= Martyn Adelman =

British photographer and drummer (born 1947)

Martyn J Adelman or Martin, also known as Max Adelman (born 1947) is a British photographer and former drummer.

Adelman learnt to play drums aged 14 and soon formed his first group, The Insteps, also including John Altman. A subsequent band included Peter Knight, later of Steeleye Span.

Adelman was at Barnet College of Further Education with Peter Banks (later of Yes). Adelman later joined The Selfs, including Chris Squire (also later of Yes), and when The Selfs merged with The Syn, Adelman joined Squire and Selfs keyboardist Andrew Jackman in the new band. The Syn played Tamla Motown, blues and soul. Adelman subsequently left the band. However, he did later help Banks get the post of new guitarist in The Syn.

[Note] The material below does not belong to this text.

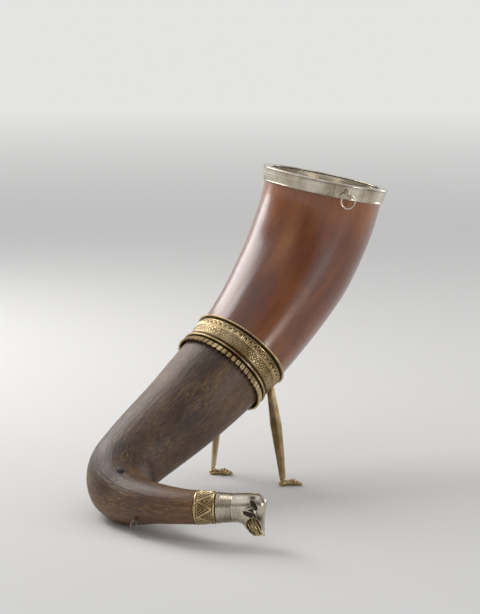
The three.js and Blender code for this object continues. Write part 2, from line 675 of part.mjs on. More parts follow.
// Puts an eye on the horn and hangs its ring plumb through the loop.
function hangingPair({ distance, outward, cover, eyeSize, ringSize }) {
  const seat = seatOn(cover, distance, outward);
  const out = new THREE.Vector3().setFromMatrixColumn(seat, 1);
  const base = new THREE.Vector3().setFromMatrixPosition(seat).addScaledVector(out, GAP);
  // The loop stands in an upright plane, so that its hole lies level along the surface.
  const level = new THREE.Vector3().crossVectors(out, Z_AXIS).normalize();
  const rise = new THREE.Vector3().crossVectors(level, out);
  const place = new THREE.Matrix4().makeBasis(rise, out, level.clone().negate()).setPosition(base);
  const holeOut = eyeSize.padHeight + (eyeSize.loop - eyeSize.wire) / 2;
  const hole = base.clone().addScaledVector(out, holeOut);
  const slack = eyeSize.loop / 2 - eyeSize.wire - ringSize.wire / 2 - RING_REST;
  const hinge = hole.clone().addScaledVector(Z_AXIS, -slack);
  const radius = (ringSize.diameter - ringSize.wire) / 2;
  const ring = new THREE.TorusGeometry(radius, ringSize.wire / 2, 6, 24);
  const facing = new THREE.Vector3().crossVectors(level, Z_AXIS);
  const centre = new THREE.Vector3(0, 0, -radius);
  ring.applyMatrix4(new THREE.Matrix4().makeBasis(level, Z_AXIS, facing).setPosition(centre));
  return { eye: eye(eyeSize).applyMatrix4(place), ring, hinge };
}

const rimHanging = hangingPair({
  distance: RIM_EYE_PLACE.distance,
  outward: outwardAt(RIM_EYE_PLACE.distance, RIM_EYE_PLACE.angle),
  cover: bandTop,
  eyeSize: RIM_EYE,
  ringSize: RIM_RING,
});
const bellyHanging = hangingPair({
  distance: BELLY_EYE_PLACE.distance,
  outward: new THREE.Vector3(...BELLY_EYE_PLACE.towards),
  cover: () => 0,
  eyeSize: BELLY_EYE,
  ringSize: BELLY_RING,
});

// Assembly

const part = new THREE.Group();
// A hanging ring's mesh is placed at its hinge, and the others at the origin.
function add(name, geometry, finish, hinge = new THREE.Vector3()) {
  const mesh = new THREE.Mesh(geometry, new THREE.MeshStandardMaterial(finish));
  mesh.name = name;
  mesh.position.copy(hinge);
  part.add(mesh);
}

add("horn", horn(), HORN);
add("rim_band", rimBand(), SILVER);
add("rim_lining", rimLining(), SILVER);
add("rim_lip", rimLip(), SILVER);
add("rim_eye", rimHanging.eye, SILVER);
add("rim_ring", rimHanging.ring, SILVER, rimHanging.hinge);
add("band_upper_wire", wireRound(upperWireAt, BAND_WIRE_DIAMETER, BAND_LEAN), GILT);
add("band_plate", bandPlate(), GILT);
add("band_lower_wire", wireRound(lowerWireAt, BAND_WIRE_DIAMETER, BAND_LEAN), GILT);
add("band_fringe", bandFringe(), GILT);
for (const each of LEGS) add(each.name, leg(each), GILT);
add("collar_back_wire", wireRound(COLLAR_START + COLLAR_WIRE_DIAMETER / 2, COLLAR_WIRE_DIAMETER), GILT);
add("collar_plate", collarPlate(), GILT);
add("collar_front_wire", wireRound(collarEnd - COLLAR_WIRE_DIAMETER / 2, COLLAR_WIRE_DIAMETER), GILT);
add("finial_neck", finialNeck(), SILVER);
add("finial_head", finialHead(), SILVER);
add("belly_eye", bellyHanging.eye, SILVER);
add("belly_ring", bellyHanging.ring, SILVER, bellyHanging.hinge);
for (const pin of pins) add(pin.name, pin.shape, pin === collarPin || bandPins.includes(pin) ? GILT : SILVER);

const box = new THREE.Box3().setFromObject(part);
const middle = box.getCenter(new THREE.Vector3());
part.position.set(-middle.x, -middle.y, -box.min.z);

export default part;
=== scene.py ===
"""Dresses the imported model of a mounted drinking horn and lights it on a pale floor.

Lengths inside the classes are millimetres, and laying a piece in place turns them to metres. What goes round
the horn is modelled straight, with Y along the horn, Z towards its underside and X towards its right, and is
then bent onto the horn's own line.
"""

import json
import logging
import math
from collections.abc import Callable, Sequence
from dataclasses import dataclass, field
from enum import Enum

import bmesh
import bpy
import numpy as np
from mathutils import Matrix, Vector, noise


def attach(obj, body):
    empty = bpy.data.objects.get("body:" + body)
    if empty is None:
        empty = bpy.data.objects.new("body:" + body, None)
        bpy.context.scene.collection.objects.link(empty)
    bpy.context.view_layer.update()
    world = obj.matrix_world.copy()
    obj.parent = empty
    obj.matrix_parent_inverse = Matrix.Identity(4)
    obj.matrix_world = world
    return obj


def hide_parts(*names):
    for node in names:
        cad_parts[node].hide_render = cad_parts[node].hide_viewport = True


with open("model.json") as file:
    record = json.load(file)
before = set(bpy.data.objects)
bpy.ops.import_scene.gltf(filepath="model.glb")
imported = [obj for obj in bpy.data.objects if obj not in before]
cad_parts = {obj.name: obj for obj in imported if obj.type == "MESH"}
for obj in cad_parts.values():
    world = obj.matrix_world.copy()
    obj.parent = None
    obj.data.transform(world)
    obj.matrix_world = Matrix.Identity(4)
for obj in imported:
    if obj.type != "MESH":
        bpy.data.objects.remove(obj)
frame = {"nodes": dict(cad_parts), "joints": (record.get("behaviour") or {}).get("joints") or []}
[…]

Adelman later took up photography and an early assignment included pictures for Yes' Close to the Edge album. During the 1980s, he did black-and-white portrait work for The Face and Blitz magazine.

In late 2003, Adelman met again Steve Nardelli and Peter Banks and he drummed in a reunion of The Syn in 2004, material appearing on the release Original Syn. Adelman then chose to step away from performing, although he remained associated with the band as a photographer until 2006.